An email will summarize the content, with separate links to the CCA web site for each article or item and with a link at the bottom of the email to a full PDF of the issue. That PDF is what will be printed and mailed to members who pay extra to get the Cruiser that way, but only a handful still do. The PDF will have less of a newsletter look—this is because newsletter formatting makes for very awkward reading on-screen. As for printing, members can print individual articles from the web page (toolbar with printer icon hovers on the right) or can print the entire PDF themselves (but beware of the ink cost, as there are lots of color photos).


The email has photos, treatment of which may depend on your browser and/or email application; you might have to click or right-click on an icon to enable download. Moreover, photos are stored in the cloud, so depending on web traffic, they can be slow to download—but they should appear eventually.


A note about navigation (email/web, not river): As the home base for clicking through to articles and other items, readers can use either the email or the "In This Issue" page.
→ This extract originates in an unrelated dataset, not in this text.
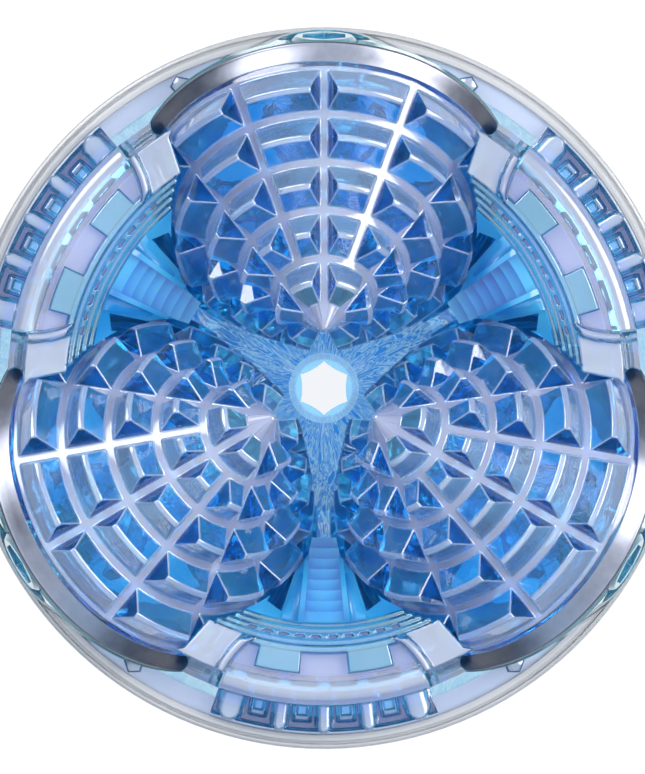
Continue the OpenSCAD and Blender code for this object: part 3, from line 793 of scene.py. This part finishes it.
ramp = wnode("ShaderNodeValToRGB")
el = ramp.color_ramp.elements
stops = [(0.0, (0.36, 0.37, 0.40)), (0.12, (0.20, 0.23, 0.29)), (0.3, (0.08, 0.15, 0.26)),
         (0.5, (0.32, 0.46, 0.62)), (0.8, (1.1, 1.22, 1.38)), (1.0, (1.42, 1.52, 1.74))]
while len(el) < len(stops):
    el.new(0.5)
for e, (pos, c) in zip(el, stops):
    e.position, e.color = pos, (*c, 1.0)
wt.links.new(split.outputs["Z"], ramp.inputs["Fac"])
sky = ramp.outputs["Color"]
sky = softbox((0.75, 0.2, 0.72), 15, 23, (1.0, 0.98, 0.98), 8.0, sky)
sky = softbox((-0.58, 0.66, 0.70), 14, 22, (0.97, 0.97, 1.0), 7.0, sky)
sky = softbox((-0.1, -0.8, 0.66), 12, 20, (0.60, 0.78, 1.0), 1.6, sky)
sky = softbox((-0.85, -0.05, 0.65), 12, 22, (0.03, 0.03, 0.08), 1.0, sky)
back = wnode("ShaderNodeBackground", Strength=1.0)
wt.links.new(sky, back.inputs["Color"])
seen = wnode("ShaderNodeBackground", Strength=1.0)
seen.inputs["Color"].default_value = (0.93, 0.94, 0.95, 1.0)
path = wnode("ShaderNodeLightPath")
pick = wnode("ShaderNodeMixShader")
wt.links.new(path.outputs["Is Camera Ray"], pick.inputs["Fac"])
wt.links.new(back.outputs["Background"], pick.inputs[1])
wt.links.new(seen.outputs["Background"], pick.inputs[2])
wout = wnode("ShaderNodeOutputWorld")
wt.links.new(pick.outputs["Shader"], wout.inputs["Surface"])

cam_data = bpy.data.cameras.new("camera")
cam_data.lens, cam_data.sensor_width = 335, 36
camera = bpy.data.objects.new("camera", cam_data)
bpy.context.scene.collection.objects.link(camera)
camera.location = (-0.00025, 0.00017, CENTRE_H * MM + 1.2)
cam_data.clip_start, cam_data.clip_end = 0.05, 10
bpy.context.scene.camera = camera

scene = bpy.context.scene
scene.view_settings.view_transform = "Standard"
scene.cycles.max_bounces = 16
scene.cycles.transmission_bounces = 16
scene.cycles.glossy_bounces = 8
scene.cycles.diffuse_bounces = 2
scene.cycles.sample_clamp_indirect = 8.0

bpy.context.view_layer.update()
To browse to the "In This Issue" page, from the left pane of the CCA site click on Newsletters to arrive at The Cruiser overview page, and then click on the issue date. (From The Cruiser overview page, for the full PDF, you can follow the link to the Document Library, then select the Newsletters folder.) Alternatively, you can use the Next Page button at the bottom of each article to move through the articles and other items sequentially.
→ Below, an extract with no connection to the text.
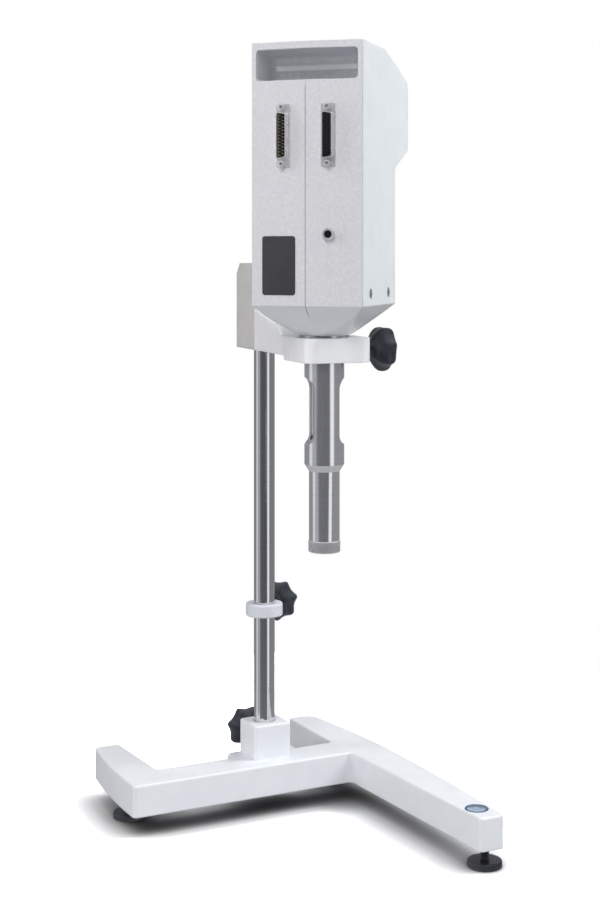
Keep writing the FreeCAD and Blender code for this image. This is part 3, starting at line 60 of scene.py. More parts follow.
# Floor: a plain white sheet under the feet, which takes the instrument's soft shadow from the
# lamps. For the camera a painted contact shadow is added: its colour darkens by ambient occlusion
# where the casting closes it in, and it is brighter away from it, where it runs into the white
# of the room. To everything else it is grey, so that it throws up less light.

floor_half = 0.6
floor_drop = 0.00005
near_reach = 0.25
far_reach = 0.7
near_white = (1.95, 1.95, 1.95, 1)
far_white = (3.0, 3.0, 3.0, 1)
# Painted contact shadow: ambient occlusion within this reach, raised to this power, darkens the
# floor's colour.
painted_shadow_reach = 0.045
painted_shadow_power = 2.1
painted_shadow_samples = 16
bounced_white = (0.42, 0.42, 0.43, 1)


def feed(tree, socket, value):
    """Link a socket to another node's output, or set it to a constant."""
    if isinstance(value, bpy.types.NodeSocket):
        tree.links.new(value, socket)
    else:
        socket.default_value = value


def reckoned(tree, kind, operation, values):
    """A node that works one thing out from one or more values."""
    node = tree.nodes.new(kind)
    node.operation = operation
    for socket, value in zip(node.inputs, values):
        feed(tree, socket, value)
    return node


def number(tree, operation, *values):
    """A sum on numbers."""
    return reckoned(tree, "ShaderNodeMath", operation, values).outputs[0]


def vector(tree, operation, *values):
    """A sum on vectors, whose result is a vector."""
    return reckoned(tree, "ShaderNodeVectorMath", operation, values).outputs["Vector"]


def measured(tree, operation, *values):
    """A length or a dot product of vectors, whose result is a number."""
    return reckoned(tree, "ShaderNodeVectorMath", operation, values).outputs["Value"]


def between(tree, value, low, high, start=0.0, end=1.0):
    """The start at a low value, the end at a high one, and a straight line from one to the other."""
    line = tree.nodes.new("ShaderNodeMapRange")
    tree.links.new(value, line.inputs["Value"])
    for socket, limit in (("From Min", low), ("From Max", high), ("To Min", start),
                          ("To Max", end)):
        line.inputs[socket].default_value = limit
    return line.outputs[0]


def mixed(tree, share, first, second):
    """A colour between two: the first at a share of nought, the second at one."""
    mix = tree.nodes.new("ShaderNodeMix")
    mix.data_type = "RGBA"
    for socket, value in ((0, share), (6, first), (7, second)):
        feed(tree, mix.inputs[socket], value)
    return mix.outputs[2]


floor_mesh = bpy.data.meshes.new("floor")
floor_mesh.from_pydata(
    [(-floor_half, -floor_half, -floor_drop), (floor_half, -floor_half, -floor_drop),
     (floor_half, floor_half, -floor_drop), (-floor_half, floor_half, -floor_drop)],
    [], [(0, 1, 2, 3)])
floor = bpy.data.objects.new("floor", floor_mesh)
bpy.context.scene.collection.objects.link(floor)
floor.visible_glossy = False
floor_with_painted_shadow = bpy.data.materials.new("floor white with painted shadow")
floor_with_painted_shadow.use_nodes = True
sheet_tree = floor_with_painted_shadow.node_tree
sheet_tree.nodes.clear()
spot_on_floor = sheet_tree.nodes.new("ShaderNodeTexCoord").outputs["Object"]
away = between(sheet_tree, measured(sheet_tree, "LENGTH", spot_on_floor), near_reach, far_reach)
# Painted shadow: the floor's colour for the camera is darkened by ambient occlusion under and round
# the casting.
painted_shadow_occlusion = sheet_tree.nodes.new("ShaderNodeAmbientOcclusion")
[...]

Let me know how this format works for you—email me at newsletter@canoecruisers.org.


The Cruiser is your voice, and your contributions are not only welcome but vital. Please do contribute articles and photos; you also can suggest article ideas you'd like to see someone else tackle. Two features in particular will benefit from reader contributions: if you see a news item elsewhere of interest to paddlers, a link to it can be highlighted in the News Briefs; and you can get in the last word by offering a photo for the Enders page (also known as the page at the end). See Submissions to the Cruiser for more details on format, etc.


What the heck, you can even submit paddling poetry. Don't worry that our standards will be too high for you. For example, on behalf of our new Chairman (who did not request it!), I offer this:


Thank you, Barb, for leading us

And more than once for feeding us 

I'll do my darnedest not to be rotten

My name is Dave but you can call me Cotton


I'll make the mighty moguls shiver

If they block access to any river

I'll bet that they will rue the day

They incurred the wrath of the CCA


I'll try to be a friendly Chair

And not to get into everyone's hair

When I move on I'll not be forgotten

My name is Dave but you can call me Cotton


So if I'm willing to publish that, the pit is truly bottomless!


And the final order of business is one additional round of thanks to several members who have helped enormously with newsletter content: Alf Cooley, whose moniker you'll see on many of the articles and who also will be rounding up contributors; and Barb Brown and Gary Quam, talented photographers whose work you'll see on various pages.


P.S.: I've included a photo not out of vanity but to allow those of you I don't know to recognize me on the river—or my boat, at least—and bend my ear with article ideas.